* [What the exercise asks] Exactly repeat the full listing that follows.
------------------------------------------------------------
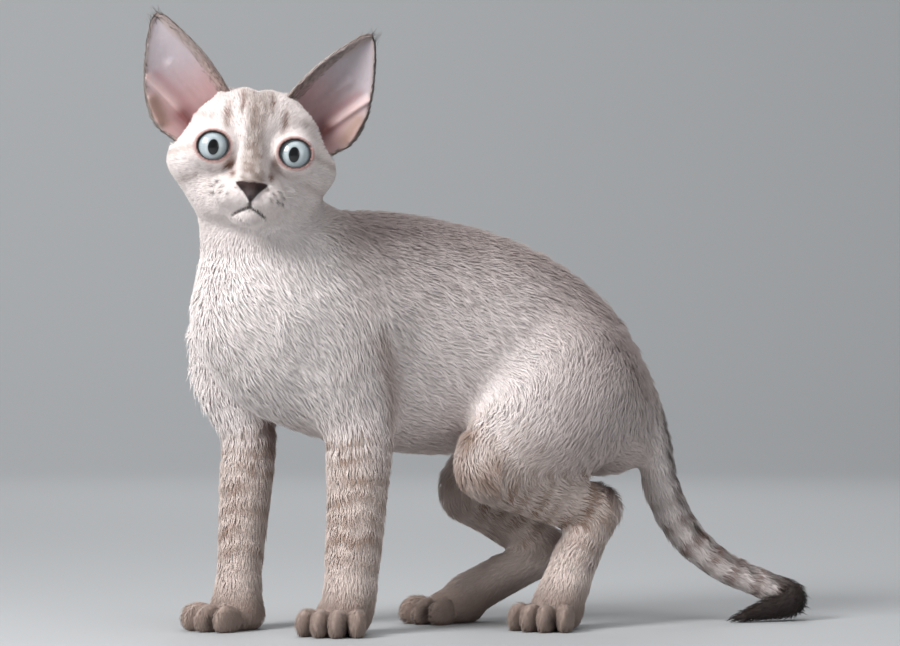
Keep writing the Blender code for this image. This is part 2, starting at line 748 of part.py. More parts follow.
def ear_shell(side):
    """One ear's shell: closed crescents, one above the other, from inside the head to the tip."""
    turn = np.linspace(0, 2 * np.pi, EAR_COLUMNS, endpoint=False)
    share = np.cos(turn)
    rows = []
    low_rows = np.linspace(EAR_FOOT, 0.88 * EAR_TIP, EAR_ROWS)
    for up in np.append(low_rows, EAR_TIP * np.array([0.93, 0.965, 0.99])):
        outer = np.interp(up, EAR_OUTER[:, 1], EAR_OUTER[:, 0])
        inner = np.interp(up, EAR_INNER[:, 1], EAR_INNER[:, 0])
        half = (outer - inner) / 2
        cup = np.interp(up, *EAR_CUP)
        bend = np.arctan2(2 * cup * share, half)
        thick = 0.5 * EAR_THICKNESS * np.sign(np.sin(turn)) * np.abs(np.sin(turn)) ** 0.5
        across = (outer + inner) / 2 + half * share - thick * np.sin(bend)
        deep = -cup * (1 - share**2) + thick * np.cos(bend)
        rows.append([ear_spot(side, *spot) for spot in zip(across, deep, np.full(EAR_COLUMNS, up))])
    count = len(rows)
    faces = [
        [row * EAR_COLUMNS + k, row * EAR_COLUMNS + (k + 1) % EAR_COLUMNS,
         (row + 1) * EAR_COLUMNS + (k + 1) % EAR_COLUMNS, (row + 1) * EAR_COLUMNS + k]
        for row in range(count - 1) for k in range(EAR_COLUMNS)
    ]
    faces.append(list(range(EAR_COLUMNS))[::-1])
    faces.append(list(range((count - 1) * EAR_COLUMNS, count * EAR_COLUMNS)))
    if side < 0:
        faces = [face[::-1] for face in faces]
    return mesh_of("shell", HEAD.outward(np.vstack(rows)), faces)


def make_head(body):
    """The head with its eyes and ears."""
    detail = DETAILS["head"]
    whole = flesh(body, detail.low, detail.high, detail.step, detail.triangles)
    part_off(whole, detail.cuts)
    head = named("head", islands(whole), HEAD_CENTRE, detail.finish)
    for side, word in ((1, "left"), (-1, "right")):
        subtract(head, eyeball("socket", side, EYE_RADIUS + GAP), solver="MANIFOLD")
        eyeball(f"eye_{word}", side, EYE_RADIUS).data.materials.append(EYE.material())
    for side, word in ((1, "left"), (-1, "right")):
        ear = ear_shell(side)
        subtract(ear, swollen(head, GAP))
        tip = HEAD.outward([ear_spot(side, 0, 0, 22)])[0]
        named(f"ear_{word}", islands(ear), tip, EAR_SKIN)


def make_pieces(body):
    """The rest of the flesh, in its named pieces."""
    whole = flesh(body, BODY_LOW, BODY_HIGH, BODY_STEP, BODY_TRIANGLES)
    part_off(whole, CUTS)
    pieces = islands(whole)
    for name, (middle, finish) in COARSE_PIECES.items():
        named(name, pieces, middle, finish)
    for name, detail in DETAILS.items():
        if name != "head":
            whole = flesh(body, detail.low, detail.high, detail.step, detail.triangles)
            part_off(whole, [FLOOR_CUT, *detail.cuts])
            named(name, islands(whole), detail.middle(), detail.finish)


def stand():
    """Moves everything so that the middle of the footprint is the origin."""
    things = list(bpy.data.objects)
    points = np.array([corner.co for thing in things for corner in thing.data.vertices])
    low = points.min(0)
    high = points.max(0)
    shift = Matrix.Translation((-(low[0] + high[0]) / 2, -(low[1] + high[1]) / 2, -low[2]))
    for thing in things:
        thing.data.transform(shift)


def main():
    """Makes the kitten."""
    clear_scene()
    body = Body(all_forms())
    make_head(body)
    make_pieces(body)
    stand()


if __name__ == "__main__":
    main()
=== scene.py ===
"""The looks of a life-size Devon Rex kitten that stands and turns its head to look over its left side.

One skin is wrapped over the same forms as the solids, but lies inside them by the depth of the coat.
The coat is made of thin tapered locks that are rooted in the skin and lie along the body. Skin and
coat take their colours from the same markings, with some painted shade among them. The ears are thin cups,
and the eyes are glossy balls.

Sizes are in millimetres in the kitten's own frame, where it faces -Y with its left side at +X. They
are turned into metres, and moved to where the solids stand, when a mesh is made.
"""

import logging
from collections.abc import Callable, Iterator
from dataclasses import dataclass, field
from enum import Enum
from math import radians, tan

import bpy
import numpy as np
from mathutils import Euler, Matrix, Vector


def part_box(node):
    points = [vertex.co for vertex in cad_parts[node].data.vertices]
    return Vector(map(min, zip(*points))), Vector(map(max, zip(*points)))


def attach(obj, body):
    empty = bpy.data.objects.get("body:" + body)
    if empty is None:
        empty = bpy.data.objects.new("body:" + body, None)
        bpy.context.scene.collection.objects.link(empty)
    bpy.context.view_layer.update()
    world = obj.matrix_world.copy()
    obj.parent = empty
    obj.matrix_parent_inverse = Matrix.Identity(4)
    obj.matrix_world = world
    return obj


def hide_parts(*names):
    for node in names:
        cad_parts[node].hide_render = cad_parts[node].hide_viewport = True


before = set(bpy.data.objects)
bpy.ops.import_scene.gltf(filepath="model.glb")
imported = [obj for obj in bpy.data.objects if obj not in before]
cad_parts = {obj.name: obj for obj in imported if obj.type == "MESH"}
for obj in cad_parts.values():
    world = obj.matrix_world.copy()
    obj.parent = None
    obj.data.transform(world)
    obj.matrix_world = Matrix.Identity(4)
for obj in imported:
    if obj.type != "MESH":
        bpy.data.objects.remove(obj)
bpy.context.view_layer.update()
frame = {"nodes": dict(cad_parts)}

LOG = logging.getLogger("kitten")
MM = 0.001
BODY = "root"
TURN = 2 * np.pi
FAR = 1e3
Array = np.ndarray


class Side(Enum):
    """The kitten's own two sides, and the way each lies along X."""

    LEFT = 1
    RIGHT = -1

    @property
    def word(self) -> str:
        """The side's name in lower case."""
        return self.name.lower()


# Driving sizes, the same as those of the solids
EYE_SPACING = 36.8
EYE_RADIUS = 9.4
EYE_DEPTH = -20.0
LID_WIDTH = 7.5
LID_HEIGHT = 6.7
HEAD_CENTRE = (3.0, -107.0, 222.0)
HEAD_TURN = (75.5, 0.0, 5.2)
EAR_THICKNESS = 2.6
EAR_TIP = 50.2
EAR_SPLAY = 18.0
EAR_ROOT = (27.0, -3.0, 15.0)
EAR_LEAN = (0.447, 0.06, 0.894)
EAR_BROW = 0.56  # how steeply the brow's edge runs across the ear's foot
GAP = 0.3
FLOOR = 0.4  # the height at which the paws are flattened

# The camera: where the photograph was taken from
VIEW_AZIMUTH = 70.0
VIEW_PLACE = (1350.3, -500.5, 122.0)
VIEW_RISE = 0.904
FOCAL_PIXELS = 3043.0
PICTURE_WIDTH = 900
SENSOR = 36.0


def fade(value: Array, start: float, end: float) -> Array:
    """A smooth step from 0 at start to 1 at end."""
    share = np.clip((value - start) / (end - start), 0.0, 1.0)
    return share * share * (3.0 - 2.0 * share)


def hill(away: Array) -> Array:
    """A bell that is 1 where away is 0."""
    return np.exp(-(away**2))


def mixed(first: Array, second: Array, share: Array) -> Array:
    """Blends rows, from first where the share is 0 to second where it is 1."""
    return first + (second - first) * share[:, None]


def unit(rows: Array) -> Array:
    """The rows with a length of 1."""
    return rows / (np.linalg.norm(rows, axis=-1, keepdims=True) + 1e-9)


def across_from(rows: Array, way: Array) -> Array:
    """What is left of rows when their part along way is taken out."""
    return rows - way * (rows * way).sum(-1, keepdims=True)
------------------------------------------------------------
* [Problem solution]
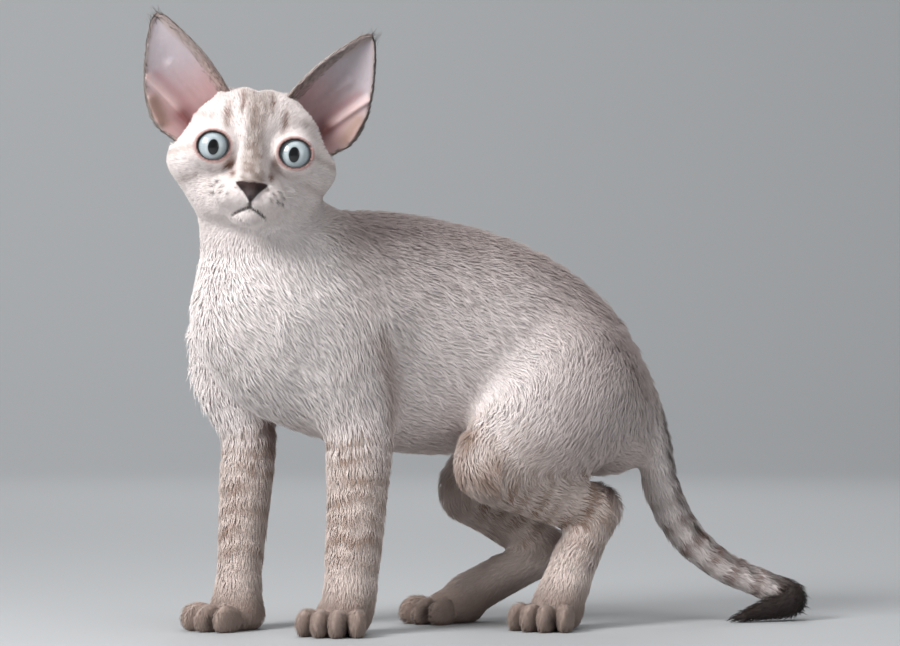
Keep writing the Blender code for this image. This is part 2, starting at line 748 of part.py. More parts follow.
def ear_shell(side):
    """One ear's shell: closed crescents, one above the other, from inside the head to the tip."""
    turn = np.linspace(0, 2 * np.pi, EAR_COLUMNS, endpoint=False)
    share = np.cos(turn)
    rows = []
    low_rows = np.linspace(EAR_FOOT, 0.88 * EAR_TIP, EAR_ROWS)
    for up in np.append(low_rows, EAR_TIP * np.array([0.93, 0.965, 0.99])):
        outer = np.interp(up, EAR_OUTER[:, 1], EAR_OUTER[:, 0])
        inner = np.interp(up, EAR_INNER[:, 1], EAR_INNER[:, 0])
        half = (outer - inner) / 2
        cup = np.interp(up, *EAR_CUP)
        bend = np.arctan2(2 * cup * share, half)
        thick = 0.5 * EAR_THICKNESS * np.sign(np.sin(turn)) * np.abs(np.sin(turn)) ** 0.5
        across = (outer + inner) / 2 + half * share - thick * np.sin(bend)
        deep = -cup * (1 - share**2) + thick * np.cos(bend)
        rows.append([ear_spot(side, *spot) for spot in zip(across, deep, np.full(EAR_COLUMNS, up))])
    count = len(rows)
    faces = [
        [row * EAR_COLUMNS + k, row * EAR_COLUMNS + (k + 1) % EAR_COLUMNS,
         (row + 1) * EAR_COLUMNS + (k + 1) % EAR_COLUMNS, (row + 1) * EAR_COLUMNS + k]
        for row in range(count - 1) for k in range(EAR_COLUMNS)
    ]
    faces.append(list(range(EAR_COLUMNS))[::-1])
    faces.append(list(range((count - 1) * EAR_COLUMNS, count * EAR_COLUMNS)))
    if side < 0:
        faces = [face[::-1] for face in faces]
    return mesh_of("shell", HEAD.outward(np.vstack(rows)), faces)


def make_head(body):
    """The head with its eyes and ears."""
    detail = DETAILS["head"]
    whole = flesh(body, detail.low, detail.high, detail.step, detail.triangles)
    part_off(whole, detail.cuts)
    head = named("head", islands(whole), HEAD_CENTRE, detail.finish)
    for side, word in ((1, "left"), (-1, "right")):
        subtract(head, eyeball("socket", side, EYE_RADIUS + GAP), solver="MANIFOLD")
        eyeball(f"eye_{word}", side, EYE_RADIUS).data.materials.append(EYE.material())
    for side, word in ((1, "left"), (-1, "right")):
        ear = ear_shell(side)
        subtract(ear, swollen(head, GAP))
        tip = HEAD.outward([ear_spot(side, 0, 0, 22)])[0]
        named(f"ear_{word}", islands(ear), tip, EAR_SKIN)


def make_pieces(body):
    """The rest of the flesh, in its named pieces."""
    whole = flesh(body, BODY_LOW, BODY_HIGH, BODY_STEP, BODY_TRIANGLES)
    part_off(whole, CUTS)
    pieces = islands(whole)
    for name, (middle, finish) in COARSE_PIECES.items():
        named(name, pieces, middle, finish)
    for name, detail in DETAILS.items():
        if name != "head":
            whole = flesh(body, detail.low, detail.high, detail.step, detail.triangles)
            part_off(whole, [FLOOR_CUT, *detail.cuts])
            named(name, islands(whole), detail.middle(), detail.finish)


def stand():
    """Moves everything so that the middle of the footprint is the origin."""
    things = list(bpy.data.objects)
    points = np.array([corner.co for thing in things for corner in thing.data.vertices])
    low = points.min(0)
    high = points.max(0)
    shift = Matrix.Translation((-(low[0] + high[0]) / 2, -(low[1] + high[1]) / 2, -low[2]))
    for thing in things:
        thing.data.transform(shift)


def main():
    """Makes the kitten."""
    clear_scene()
    body = Body(all_forms())
    make_head(body)
    make_pieces(body)
    stand()


if __name__ == "__main__":
    main()
=== scene.py ===
"""The looks of a life-size Devon Rex kitten that stands and turns its head to look over its left side.

One skin is wrapped over the same forms as the solids, but lies inside them by the depth of the coat.
The coat is made of thin tapered locks that are rooted in the skin and lie along the body. Skin and
coat take their colours from the same markings, with some painted shade among them. The ears are thin cups,
and the eyes are glossy balls.

Sizes are in millimetres in the kitten's own frame, where it faces -Y with its left side at +X. They
are turned into metres, and moved to where the solids stand, when a mesh is made.
"""

import logging
from collections.abc import Callable, Iterator
from dataclasses import dataclass, field
from enum import Enum
from math import radians, tan

import bpy
import numpy as np
from mathutils import Euler, Matrix, Vector


def part_box(node):
    points = [vertex.co for vertex in cad_parts[node].data.vertices]
    return Vector(map(min, zip(*points))), Vector(map(max, zip(*points)))


def attach(obj, body):
    empty = bpy.data.objects.get("body:" + body)
    if empty is None:
        empty = bpy.data.objects.new("body:" + body, None)
        bpy.context.scene.collection.objects.link(empty)
    bpy.context.view_layer.update()
    world = obj.matrix_world.copy()
    obj.parent = empty
    obj.matrix_parent_inverse = Matrix.Identity(4)
    obj.matrix_world = world
    return obj


def hide_parts(*names):
    for node in names:
        cad_parts[node].hide_render = cad_parts[node].hide_viewport = True


before = set(bpy.data.objects)
bpy.ops.import_scene.gltf(filepath="model.glb")
imported = [obj for obj in bpy.data.objects if obj not in before]
cad_parts = {obj.name: obj for obj in imported if obj.type == "MESH"}
for obj in cad_parts.values():
    world = obj.matrix_world.copy()
    obj.parent = None
    obj.data.transform(world)
    obj.matrix_world = Matrix.Identity(4)
for obj in imported:
    if obj.type != "MESH":
        bpy.data.objects.remove(obj)
bpy.context.view_layer.update()
frame = {"nodes": dict(cad_parts)}

LOG = logging.getLogger("kitten")
MM = 0.001
BODY = "root"
TURN = 2 * np.pi
FAR = 1e3
Array = np.ndarray


class Side(Enum):
    """The kitten's own two sides, and the way each lies along X."""

    LEFT = 1
    RIGHT = -1

    @property
    def word(self) -> str:
        """The side's name in lower case."""
        return self.name.lower()


# Driving sizes, the same as those of the solids
EYE_SPACING = 36.8
EYE_RADIUS = 9.4
EYE_DEPTH = -20.0
LID_WIDTH = 7.5
LID_HEIGHT = 6.7
HEAD_CENTRE = (3.0, -107.0, 222.0)
HEAD_TURN = (75.5, 0.0, 5.2)
EAR_THICKNESS = 2.6
EAR_TIP = 50.2
EAR_SPLAY = 18.0
EAR_ROOT = (27.0, -3.0, 15.0)
EAR_LEAN = (0.447, 0.06, 0.894)
EAR_BROW = 0.56  # how steeply the brow's edge runs across the ear's foot
GAP = 0.3
FLOOR = 0.4  # the height at which the paws are flattened

# The camera: where the photograph was taken from
VIEW_AZIMUTH = 70.0
VIEW_PLACE = (1350.3, -500.5, 122.0)
VIEW_RISE = 0.904
FOCAL_PIXELS = 3043.0
PICTURE_WIDTH = 900
SENSOR = 36.0


def fade(value: Array, start: float, end: float) -> Array:
    """A smooth step from 0 at start to 1 at end."""
    share = np.clip((value - start) / (end - start), 0.0, 1.0)
    return share * share * (3.0 - 2.0 * share)


def hill(away: Array) -> Array:
    """A bell that is 1 where away is 0."""
    return np.exp(-(away**2))


def mixed(first: Array, second: Array, share: Array) -> Array:
    """Blends rows, from first where the share is 0 to second where it is 1."""
    return first + (second - first) * share[:, None]


def unit(rows: Array) -> Array:
    """The rows with a length of 1."""
    return rows / (np.linalg.norm(rows, axis=-1, keepdims=True) + 1e-9)


def across_from(rows: Array, way: Array) -> Array:
    """What is left of rows when their part along way is taken out."""
    return rows - way * (rows * way).sum(-1, keepdims=True)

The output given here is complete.